There are alternatives to NAS devices that may interest home users.

First and least expensive, you can simply share folders on one of your networked computers. Bear in mind that if you go this route then it does matter what file system your computers use. A computer set up to use NTFS could directly access files on a computer using the FAT32 file system, while the reverse is not true. FAT32 does not “understand” NTFS, while NTFS does understand FAT32.

Another emerging alternative is Microsoft’s Live Mesh. This service allows you to share files and directories over the Internet. Designated files and folders on your local computer are also stored and synchronized with copies on Microsoft storage servers. The service is currently in beta, and when it is available Microsoft plans to offer 5 gigabytes of storage at no cost.

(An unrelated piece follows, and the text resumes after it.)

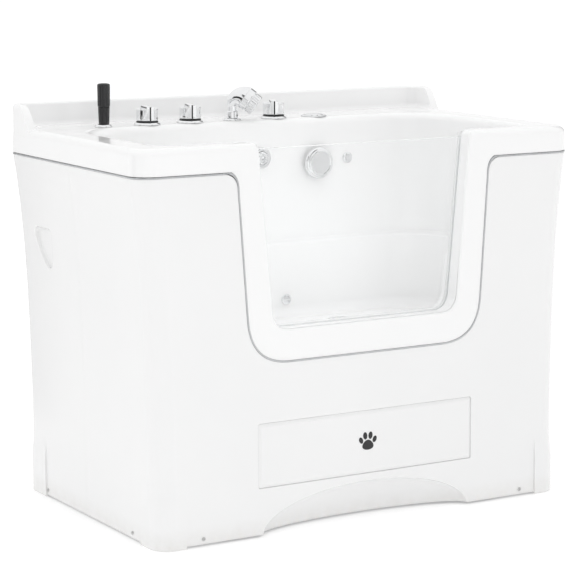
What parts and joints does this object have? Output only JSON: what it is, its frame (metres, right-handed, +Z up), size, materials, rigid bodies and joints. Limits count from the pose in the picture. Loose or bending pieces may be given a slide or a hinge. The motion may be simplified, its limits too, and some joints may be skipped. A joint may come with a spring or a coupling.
{
  "type": "pet bathtub",
  "caption": "Free-standing raised pet bathtub with a skirted acrylic basin, lift-out glass door, deck taps, hand shower, water jet and pop-up drain.",
  "frame": {"origin": "on the floor under the middle of the tub", "axes": "+X to the right along the front, the front faces -Y, +Z up"},
  "size_m": [1.2, 0.7, 1.017],
  "materials": {
    "acrylic": "high-gloss white cast acrylic",
    "skirt": "gloss white acrylic skirt",
    "trim": "bright thin trim strip",
    "chrome": "polished chrome plate",
    "button": "chrome-plated switch",
    "screw": "stainless pan-head screw",
    "seal": "translucent grey silicone channel",
    "glass": "clear tempered glass",
    "pipe": "white PVC pipe",
    "brass": "cast brass valve",
    "black": "satin black plastic",
    "frame_steel": "grey powder-coated steel",
    "foot_rubber": "black rubber foot",
    "pump": "dark grey pump casing"
  },
  "bodies": {
    "tub": {"tub_shell": "acrylic", "skirt_front": "skirt", "skirt_rear": "skirt", "hand_cup_left": "skirt", "hand_cup_right": "skirt", "name_panel": "skirt", "seam_trim": "trim", "skirt_screw_1": "screw", "skirt_screw_2": "screw", "skirt_screw_3": "screw", "skirt_screw_4": "screw", "skirt_screw_5": "screw", "skirt_screw_6": "screw", "door_gasket": "seal", "overflow_body": "chrome", "jet_body": "chrome", "bubble_nozzle": "chrome", "suction_strainer": "chrome", "drain_flange": "chrome", "overflow_pipe": "pipe", "drain_trap": "pipe", "hot_flange": "chrome", "hot_collar": "black", "hot_valve": "brass", "cold_flange": "chrome", "cold_collar": "black", "cold_valve": "brass", "diverter_flange": "chrome", "diverter_collar": "black", "diverter_valve": "brass", "supply_pipe": "brass", "spout_flange": "chrome", "wand_holder": "chrome", "air_button_ring": "button", "base_frame": "frame_steel", "foot_1": "foot_rubber", "foot_2": "foot_rubber", "foot_3": "foot_rubber", "foot_4": "foot_rubber", "pump_motor": "pump", "pump_housing": "pump", "suction_pipe": "pipe", "pressure_pipe": "pipe"},
    "door": {"door_glass": "glass"},
    "hot_tap": {"hot_knob": "chrome"},
    "cold_tap": {"cold_knob": "chrome"},
    "diverter_tap": {"diverter_knob": "chrome"},
    "spout": {"spout": "chrome", "spout_head": "chrome"},
    "wand": {"wand_handle": "black", "wand_head": "black"},
    "air_button": {"air_button": "button"},
    "overflow_knob": {"overflow_knob": "chrome"},
    "drain_plug": {"drain_plug": "chrome"},
    "jet_nozzle": {"jet_nozzle": "chrome"}
  },
  "joints": [
    {"name": "door_lift", "type": "slide", "parent": "tub", "child": "door", "axis": [0, 0, 1], "range_m": [0, 0.45]},
    {"name": "hot_turn", "type": "hinge", "parent": "tub", "child": "hot_tap", "pos_m": [-0.288, 0.217, 0.93], "axis": [0, 0, 1], "range_deg": [0, 90]},
    {"name": "cold_turn", "type": "hinge", "parent": "tub", "child": "cold_tap", "pos_m": [-0.168, 0.217, 0.93], "axis": [0, 0, 1], "range_deg": [-90, 0]},
    {"name": "diverter_turn", "type": "hinge", "parent": "tub", "child": "diverter_tap", "pos_m": [0.072, 0.217, 0.93], "axis": [0, 0, 1], "range_deg": [-45, 45]},
    {"name": "spout_swivel", "type": "hinge", "parent": "tub", "child": "spout", "pos_m": [-0.048, 0.217, 0.93], "axis": [0, 0, 1], "range_deg": [-115, 5]},
    {"name": "wand_pull", "type": "slide", "parent": "tub", "child": "wand", "axis": [0, 0, 1], "range_m": [0, 0.3]},
    {"name": "air_button_press", "type": "slide", "parent": "tub", "child": "air_button", "axis": [0, 0, -1], "range_m": [0, 0.003], "stiffness_N_per_m": 600, "springref_m": -0.01},
    {"name": "overflow_turn", "type": "hinge", "parent": "tub", "child": "overflow_knob", "pos_m": [0.17, 0.16, 0.798], "axis": [0, -1, 0], "range_deg": [0, 90]},
    {"name": "plug_lift", "type": "slide", "parent": "tub", "child": "drain_plug", "axis": [0, 0, 1], "range_m": [0, 0.012]},
    {"name": "jet_turn", "type": "hinge", "parent": "tub", "child": "jet_nozzle", "pos_m": [0.01, 0.17, 0.817], "axis": [0, -1, 0], "range_deg": [-45, 45]}
  ],
  "couplings": [
    {"joint": "plug_lift", "follows": "overflow_turn", "m_per_rad": 0.00763}
  ]
}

Q: How can all these great minds at Microsoft be unable to make a simple way to save e-mail addresses or copy them to Notepad? I have only found one way to back up my contacts in Outlook Express — with a pen and paper. How archaic.

— Ra Shields

A: It’s probably more of a market decision than a lack of ability. You’re correct that Microsoft doesn’t offer an easy and direct way to back up address-book data in Outlook Express. For that feature, you have to move up to a more powerful e-mail client, such as Outlook, which is a part of Microsoft Office.

If you want to stick with Outlook Express, the best way to back up your address book is to export it to a comma-separated value (CSV) file. To do so, go to the File Menu and select Export, then Address Book.

Next, click Text File (comma separated values), and then click Export. Next, click the Browse button, and then select the folder where you want to save the file.

The next step is to check the boxes in the dialog boxes next to the data fields you want to export. Finally, click Finish.

You can then load that file into a word processor.

Questions for Patrick Marshall may be sent by e-mail to pmarshall@seattletimes.com or pgmarshall@pgmarshall.net, or by mail at Q&A/Technology, The Seattle Times, P.O. Box 70, Seattle, WA 98111. More columns at www.seattletimes.com/columnists.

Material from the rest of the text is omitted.